Textile Society of America


Date of this Version



Published in Textile Society of America Symposium Proceedings 2018

Presented at Vancouver, BC, Canada; September 19 – 23, 2018

doi 10.32873/unl.dc.tsasp.0013



Copyright © by the author(s).


The Textile Museum of Canada holds a collection of close to 200 printed fabrics designed by Inuit artists at Kinngait Studios in Kinngait (Cape Dorset), Nunavut, Canada in the 1950s and 1960s. The pieces are owned by the West Baffin Eskimo Co-operative (WBEC) and are on longterm loan to the Museum. Building on centuries-old Inuit graphic traditions, printmaking was introduced in Kinngait in 1957 as part of a larger initiative to encourage handicraft production for sale in the Canadian south. By the 1960s, the studio had a number of Inuit artists who contributed to the Kinngait Studios’ print program which included a commercial hand-printed fabric enterprise. A selection of these fabrics exhibited at Expo 67 (The 1967 International and Universal Exposition) in Montreal drew substantial interest but, ultimately, manufacturing textiles in the North proved too expensive and found only a limited market, and this enterprise was abandoned.

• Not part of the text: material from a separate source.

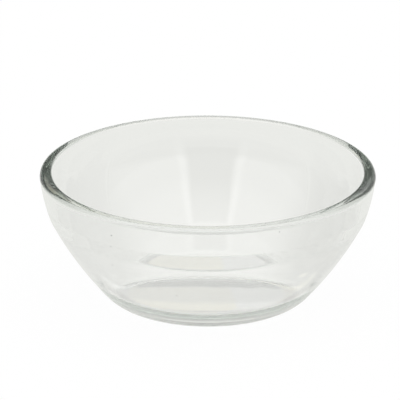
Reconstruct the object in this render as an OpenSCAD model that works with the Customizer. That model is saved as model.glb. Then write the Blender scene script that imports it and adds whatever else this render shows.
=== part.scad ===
// Prep bowl of pressed clear glass: one solid piece with a soft shoulder below the rim.
// The origin is the centre of the circle that it stands on, and Z points up.
// Lengths are in millimetres and angles in degrees.
// The bowl is one section, drawn in the X and Y of the page and turned round the axis.

/* [Overall] */
// Widest diameter, just below the top of the rim
bowl_d = 115; // [105:0.5:130]
// Height from the table to the top of the rim
bowl_h = 45; // [42:0.5:52]

/* [Outside] */
// How far the shoulder lies below the top of the rim
shoulder_drop = 15.3; // [13:0.1:17]
// How far the shoulder is drawn in from the widest circle
shoulder_in = 3; // [2.2:0.1:3.6]
// Radius, in section, of the steep band between the rim and the shoulder
band_curve_r = 66; // [50:1:120]
// Radius, in section, of the long wall below the shoulder
wall_curve_r = 130; // [105:1:180]
// Radius of the soft edge of the shoulder
shoulder_r = 14; // [4:0.5:20]
// Radius of the heel, where the wall turns under
heel_r = 9; // [7:0.5:12]
// How far the circle where the heel meets the table lies outside the flat part of the floor
foot_out = 4; // [2:0.1:6]

/* [Inside] */
// Thickness of the glass at the rim
rim_t = 4.2; // [3.6:0.1:4.8]
// How far the inner shoulder lies below the top of the rim
inner_shoulder_drop = 10.5; // [9:0.1:12]
// Level thickness of the glass at the inner shoulder
inner_shoulder_t = 4; // [3.6:0.1:4.6]
// Radius, in section, of the inner face between the rim and the inner shoulder
inner_band_curve_r = 80; // [50:1:120]
// Radius, in section, of the inner face below the inner shoulder
inner_wall_curve_r = 85; // [75:1:150]
// Radius of the soft edge of the inner shoulder
inner_shoulder_r = 5; // [1:0.5:12]
// Thickness of the glass at its thinnest, where the inner wall turns into the floor
cove_t = 1.8; // [1.5:0.1:3]
// Diameter of the flat part of the floor
floor_d = 52; // [46:0.5:56]
// Thickness of the flat floor
floor_t = 2.8; // [2.4:0.1:4.4]

/* [Rim] */
// Radius of the rim's outer edge
rim_outer_r = 1.7; // [0.8:0.1:2]
// Radius of the rim's inner edge
rim_inner_r = 0.8; // [0.5:0.1:1.4]

/* [Hidden] */
// Sides of a circle where the view is drawn with flat sides
$fn = 180;
// How far a cut runs past the surface that it cuts
overrun = 1;
// Radius of the flat part of the floor
floor_r = floor_d / 2;
// Clear glass with a faint green cast
glass_colour = [0.86, 0.92, 0.87, 0.45];

// A point on the page at an angle and a distance from another
function polar(centre, r, angle) = centre + r * [cos(angle), sin(angle)];

// The angle at which one point is seen from another
function bearing(from, to) = atan2(to[1] - from[1], to[0] - from[0]);

// How far out a circle reaches at a given height
function reach_at(centre, r, z) = centre[0] + sqrt(pow(r, 2) - pow(z - centre[1], 2));

// The point at distance rp from p and rq from q.
// It lies left of the way from p to q, or right of it when side is minus one.
function meeting(p, rp, q, rq, side) =
    let (
        gap = norm(q - p),
        along = (rp * rp - rq * rq + gap * gap) / (2 * gap),
        off = sqrt(rp * rp - along * along),
        way = (q - p) / gap
    )
    p + along * way + side * off * [-way[1], way[0]];

// Centre of a circle that touches two others from inside, near their outer crossing
function edge_centre(r, low_c, low_r, high_c, high_r) =
    meeting(low_c, low_r - r, high_c, high_r - r, 1);

// Centre of the rim's outer edge
rim_outer_c = [bowl_d / 2 - rim_outer_r, bowl_h - rim_outer_r];
// Centre of the heel
heel_c = [floor_r + foot_out, heel_r];
// The shoulder before its edge is softened
shoulder = [bowl_d / 2 - shoulder_in, bowl_h - shoulder_drop];
// The band runs through the shoulder and touches the rim's outer edge
band_c = meeting(shoulder, band_curve_r, rim_outer_c, band_curve_r - rim_outer_r, 1);
// The wall runs through the shoulder and touches the heel
wall_c = meeting(shoulder, wall_curve_r, heel_c, wall_curve_r - heel_r, -1);
shoulder_c = edge_centre(shoulder_r, wall_c, wall_curve_r, band_c, band_curve_r);

// Centre of the rim's inner edge
rim_inner_c = [bowl_d / 2 - rim_t + rim_inner_r, bowl_h - rim_inner_r];
// The cove leads the inner wall down to the flat floor, one thickness inside the outer wall
cove_limit_r = wall_curve_r - cove_t;
cove_start = [floor_r, floor_t] - wall_c;
cove_r = (pow(cove_limit_r, 2) - cove_start * cove_start) / (2 * (cove_limit_r + cove_start[1]));
// Centre of the cove
cove_c = [floor_r, floor_t + cove_r];
// The inner shoulder, before its edge is softened, lies one thickness inside the band
inner_shoulder_z = bowl_h - inner_shoulder_drop;
inner_shoulder = [reach_at(band_c, band_curve_r, inner_shoulder_z) - inner_shoulder_t, inner_shoulder_z];
// The inner band runs through the inner shoulder and touches the rim's inner edge
inner_band_c = meeting(
    inner_shoulder, inner_band_curve_r, rim_inner_c, inner_band_curve_r + rim_inner_r, 1
);
// The inner wall runs through the inner shoulder and touches the cove
inner_wall_c = meeting(
    inner_shoulder, inner_wall_curve_r, cove_c, inner_wall_curve_r - cove_r, -1
);
inner_shoulder_c = edge_centre(
    inner_shoulder_r, inner_wall_c, inner_wall_curve_r, inner_band_c, inner_band_curve_r
);

// What lies outside a circle, between two angles seen from its centre
module corner_waste(centre, r, from, to) {
    reach = (r + overrun) / cos((to - from) / 2);
    difference() {
        polygon([
            centre,
            polar(centre, reach, from),
            polar(centre, reach, (from + to) / 2),
            polar(centre, reach, to)
        ]);
        translate(centre) circle(r = r);
    }
}

// What a face of the wall encloses: its long curve, and above the shoulder its steep band too.
// The shoulder's edge is softened.
module enclosed(low_c, low_r, high_c, high_r, edge_c, edge_r, edge_z) {
    difference() {
        intersection() {
            translate(low_c) circle(r = low_r);
            union() {
                translate(high_c) circle(r = high_r);
                square([bowl_d, edge_z]);
            }
        }
        corner_waste(edge_c, edge_r, bearing(low_c, edge_c), bearing(high_c, edge_c));
    }
}

// The bowl's outer form, filled solid
module outer_section() {
    difference() {
        intersection() {
            square([bowl_d, bowl_h]);
            enclosed(wall_c, wall_curve_r, band_c, band_curve_r, shoulder_c, shoulder_r, shoulder[1]);
        }
        corner_waste(heel_c, heel_r, -90, bearing(wall_c, heel_c));
        corner_waste(rim_outer_c, rim_outer_r, bearing(band_c, rim_outer_c), 90);
    }
}

// The space inside the bowl, open at the top
module cavity_section() {
    difference() {
        intersection() {
            translate([0, floor_t]) square([bowl_d, bowl_h]);
            enclosed(
                inner_wall_c, inner_wall_curve_r, inner_band_c, inner_band_curve_r,
                inner_shoulder_c, inner_shoulder_r, inner_shoulder_z
            );
        }
        corner_waste(cove_c, cove_r, -90, bearing(inner_wall_c, cove_c));
    }
}

module bowl() {
    color(glass_colour)
    rotate_extrude()
    difference() {
        outer_section();
        cavity_section();
        corner_waste(rim_inner_c, rim_inner_r, 90, bearing(rim_inner_c, inner_band_c));
    }
}

bowl();
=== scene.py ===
"""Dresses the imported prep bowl: its turned pressed glass, and the white studio that it is shown in."""
import math

import bmesh
import bpy
from mathutils import Matrix, Vector, noise


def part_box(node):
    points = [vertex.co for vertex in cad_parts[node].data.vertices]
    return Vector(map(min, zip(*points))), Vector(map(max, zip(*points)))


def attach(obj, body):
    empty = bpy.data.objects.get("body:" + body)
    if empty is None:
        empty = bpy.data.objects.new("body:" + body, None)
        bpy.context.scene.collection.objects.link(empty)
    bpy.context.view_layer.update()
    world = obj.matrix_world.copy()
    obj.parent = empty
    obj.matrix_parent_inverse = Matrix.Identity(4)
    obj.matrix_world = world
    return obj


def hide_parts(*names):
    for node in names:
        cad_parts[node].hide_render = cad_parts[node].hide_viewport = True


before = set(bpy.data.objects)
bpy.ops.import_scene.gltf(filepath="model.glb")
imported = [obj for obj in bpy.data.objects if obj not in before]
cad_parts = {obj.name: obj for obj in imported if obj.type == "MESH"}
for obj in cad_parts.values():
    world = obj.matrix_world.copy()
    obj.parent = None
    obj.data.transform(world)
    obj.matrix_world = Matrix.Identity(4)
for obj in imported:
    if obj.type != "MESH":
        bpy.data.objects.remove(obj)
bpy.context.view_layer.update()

bl_info = {
    "name": "Prep bowl",
    "version": (1, 0, 0),
    "blender": (4, 5, 0),
    "location": "3D View > Sidebar > Prep Bowl",
    "description": "Makes a prep bowl of clear pressed glass, and a white studio around it",
    "category": "Object",
}

BOWL_LOW, BOWL_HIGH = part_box("bowl")
MM = 0.001
UP = Vector((0, 0, 1))
# The section is drawn in the plane of X and Z, where a turn from X towards Z is a turn about minus Y
SECTION_AXIS = (0, -1, 0)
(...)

Based on the research of this unique collection, this paper will discuss the role of experiments in printed fabrics in the development of printed graphic arts, the history and evolution of production and the significance of this short-lived fabric industry in the context of Inuit printmaking. It will consider the broader theme of the relationship between the Inuit and their environment as expressed though cloth as well as the impact of cross-cultural contact on the evolution of Inuit art practices, including the influences of European and Japanese print traditions on Inuit printmaking and the role of the southern Canadian market on design and production decisions. The relationship between fabric and printed designs by well-known Inuit graphic artists will be traced. Today, Kinngait Studios’ print industries continue to offer an artistic and culturally affirming means of recording oral histories, myths and legends of the Inuit, and the place of the printed fabrics in this creative venture will be revealed.